MINDIE’S MUSINGS

Family Differences

By Mindie Barnett

Wellness coach, author, and speaker Mindie Barnett answers your questions about life, navigating these stressful and uncertain times, and steering you down a more straight forward path. We welcome your questions and invite you to contact Mindie at:  mindiesmusings1@gmail.com

Mindie is available for in-person and virtual wellness therapy sessions via her Executive Health by Mindie Barnett wellness coaching practice. Her expertise is in interpersonal relationships, overcoming depression, coping with anxiety and avoiding and overcoming burnout among many other wellness areas. Life coaching and career coaching are also areas she excels in. For more information or to schedule a session
visit mbexecutivehealth.com

Dear Mindie,

As we just wrapped up Mother’s Day and are now headed into the Father’s Day holiday weekend, I can’t help but feel a little saddened. My relationship with my brother, my only sibling, is strained at best, and as our parents continue to age, I can’t help but feel concerned about what the future may look like when they are no longer here. While I have children, I am single, and my brother is my only real adult family outside my parents. I have a few close cousins, but we don’t see each other often and rarely spend holidays together.

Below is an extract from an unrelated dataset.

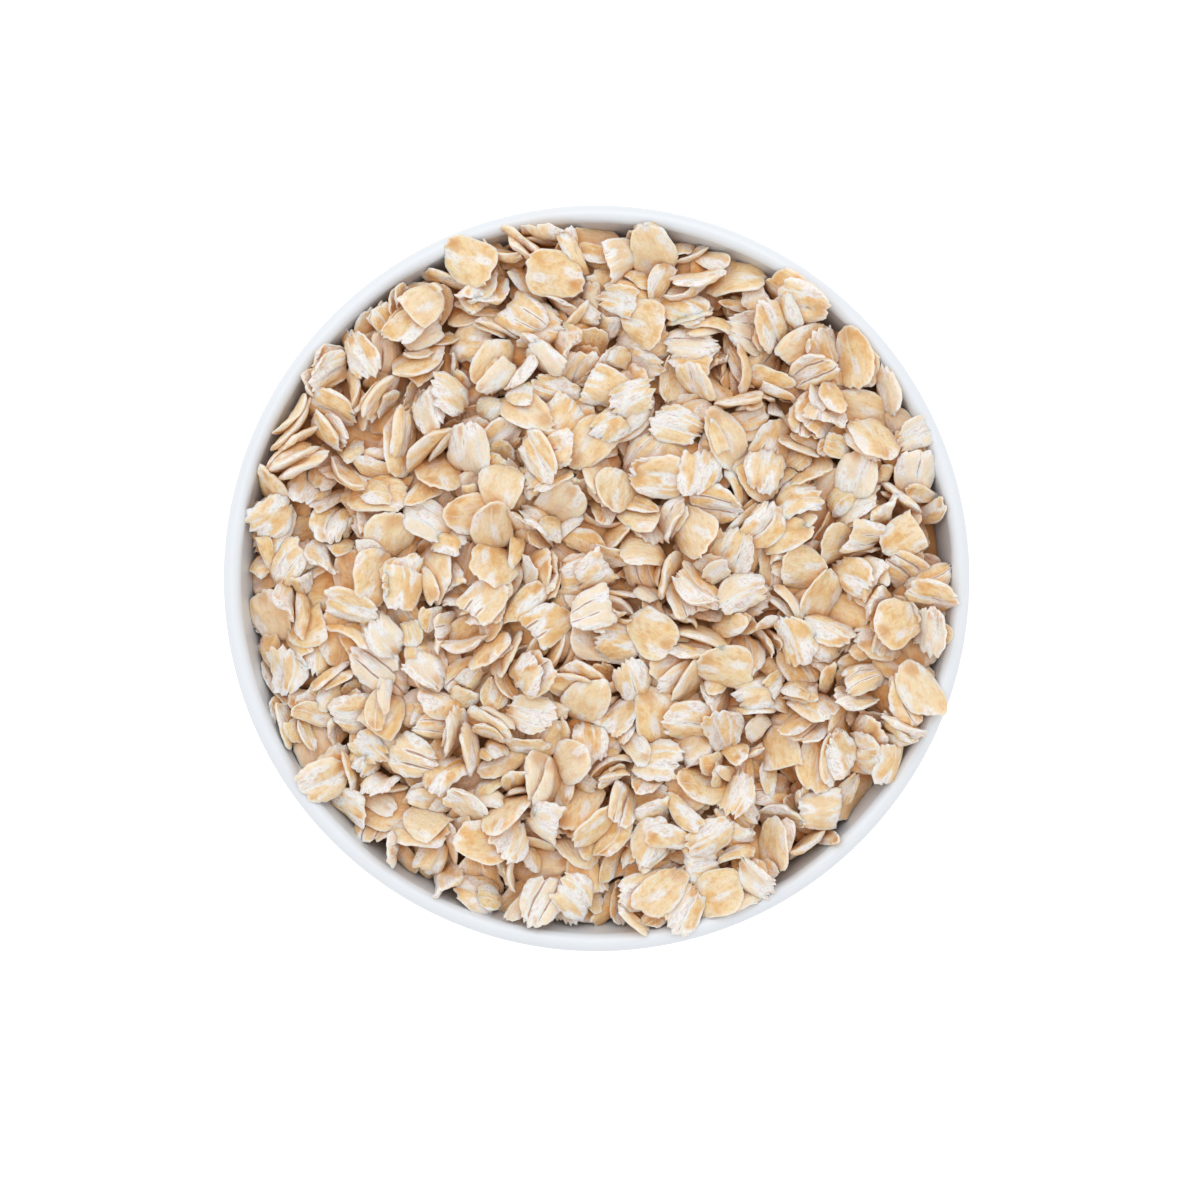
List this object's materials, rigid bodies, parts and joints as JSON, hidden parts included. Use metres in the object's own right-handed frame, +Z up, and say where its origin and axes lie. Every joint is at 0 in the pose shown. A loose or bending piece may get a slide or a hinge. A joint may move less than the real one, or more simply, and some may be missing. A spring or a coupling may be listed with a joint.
{
  "type": "bowl of rolled oats",
  "caption": "Round white porcelain bowl with a leaning wall and a foot ring, heaped to the brim with dry rolled oats that mound a little above the rim.",
  "frame": {"origin": "centre of the foot ring's underside, on the surface the bowl stands on", "axes": "+Z up along the bowl's axis; +X and +Y lie in the plane of the foot, +X towards the side that is at the right when seen from above with +Y at the top"},
  "size_m": [0.11, 0.11, 0.0606],
  "materials": {
    "porcelain": "glossy white glaze, plain",
    "oats": "matte dry oat flakes, cream to golden with floury white breaks"
  },
  "bodies": {
    "root": {"bowl": "porcelain", "oats": "oats"}
  },
  "joints": []
}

I have tried talking with my brother, expressing my desire to become closer and my sadness because we are not. He doesn’t view our relationship as distant and always seems preoccupied with his immediate family (wife and children) and all the siblings he acquired from his wife’s large family. I can’t force someone to want a meaningful relationship with me, but I desperately wish I had a loving brother I could call and count on! What to do? Is this relationship a lost cause? Any insight you can share would be appreciated.

Sincerely,
Sad

Dear Sad,

That is a tricky situation! I hear you saying that you are saddened by your distant relationship with your brother, which is exacerbated by the fact that your parents are aging, and you are also single. It sounds like your brother doesn’t share the same vision and has an entirely different perspective of what your relationship is and should be. That may change in time, especially when your parents are no longer living, and you are his only blood relative left. But you can’t count on that, and my advice to you would be to look beyond your family circle and start to develop familial relationships with those you “choose.”

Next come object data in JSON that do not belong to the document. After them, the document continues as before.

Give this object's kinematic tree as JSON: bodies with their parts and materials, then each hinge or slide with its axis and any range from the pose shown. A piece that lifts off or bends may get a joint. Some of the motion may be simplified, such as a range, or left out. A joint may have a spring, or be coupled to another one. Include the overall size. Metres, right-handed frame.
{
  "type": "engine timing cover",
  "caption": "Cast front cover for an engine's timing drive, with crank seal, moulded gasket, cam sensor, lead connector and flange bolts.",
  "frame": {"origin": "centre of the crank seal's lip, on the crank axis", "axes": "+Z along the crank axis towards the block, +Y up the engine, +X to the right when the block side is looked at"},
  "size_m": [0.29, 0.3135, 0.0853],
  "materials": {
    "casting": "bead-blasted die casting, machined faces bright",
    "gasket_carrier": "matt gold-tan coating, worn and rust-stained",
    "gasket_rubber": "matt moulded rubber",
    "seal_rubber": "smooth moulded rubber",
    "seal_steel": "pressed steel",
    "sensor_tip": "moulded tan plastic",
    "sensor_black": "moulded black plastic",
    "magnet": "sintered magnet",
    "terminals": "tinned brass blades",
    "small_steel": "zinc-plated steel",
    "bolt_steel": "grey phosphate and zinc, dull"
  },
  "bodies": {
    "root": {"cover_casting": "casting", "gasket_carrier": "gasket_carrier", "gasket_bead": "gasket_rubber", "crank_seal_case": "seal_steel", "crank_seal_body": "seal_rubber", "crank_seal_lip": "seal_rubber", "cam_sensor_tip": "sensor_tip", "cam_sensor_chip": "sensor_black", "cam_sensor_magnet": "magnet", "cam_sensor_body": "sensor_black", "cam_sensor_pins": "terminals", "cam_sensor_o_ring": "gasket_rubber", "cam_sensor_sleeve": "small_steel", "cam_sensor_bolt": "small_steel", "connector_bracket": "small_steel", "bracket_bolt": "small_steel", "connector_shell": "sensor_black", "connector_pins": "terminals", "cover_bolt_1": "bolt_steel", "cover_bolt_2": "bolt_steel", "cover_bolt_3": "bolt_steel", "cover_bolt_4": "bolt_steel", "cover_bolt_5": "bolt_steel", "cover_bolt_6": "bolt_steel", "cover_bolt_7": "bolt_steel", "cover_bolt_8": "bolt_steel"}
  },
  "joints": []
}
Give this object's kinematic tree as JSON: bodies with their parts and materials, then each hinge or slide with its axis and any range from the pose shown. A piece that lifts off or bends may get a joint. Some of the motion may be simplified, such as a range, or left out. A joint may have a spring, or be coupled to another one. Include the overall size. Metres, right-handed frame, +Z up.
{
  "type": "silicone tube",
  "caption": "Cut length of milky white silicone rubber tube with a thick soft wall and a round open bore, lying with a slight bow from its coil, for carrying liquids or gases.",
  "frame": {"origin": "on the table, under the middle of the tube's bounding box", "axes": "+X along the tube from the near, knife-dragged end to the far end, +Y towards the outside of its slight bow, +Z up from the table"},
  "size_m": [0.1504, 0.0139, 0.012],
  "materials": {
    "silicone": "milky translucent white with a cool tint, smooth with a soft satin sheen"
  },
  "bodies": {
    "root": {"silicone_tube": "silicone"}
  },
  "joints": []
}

Friends can and do fill in so many gaps for those who do not have close-knit relationships with family members.

In some cases, friends who are more like family can be healthier for us, as well, especially with family connections that are associated with childhood trauma or other negative aspects of our lives, which can be triggered when we are with them.

I recommend you start creating new traditions with a few good core friends, allow yourself to be vulnerable with them, and focus on those relationships instead of ruminating about your strained relationship with your brother. You should not abandon your brother nor give up on the hope that that relationship can change, but I would like you to prepare for the future with some safeguards in place. Until your brother can show you that he is equally invested in your relationship, you cannot count on him to support you in the future. Therefore, leaning into your friends for such support will provide you with a solid foundation now, and if your brother comes around and shows up for you, you will have an added layer of connectivity.

Enjoy your parents now, as well. It is best that we remain present, focusing on the here and now and not dwelling too much on the future. Tomorrow is never promised to any of us, and thinking too far ahead will only diminish the stockpile of happy memories you can acquire with them.

I wish you the best of luck and know you’re not alone.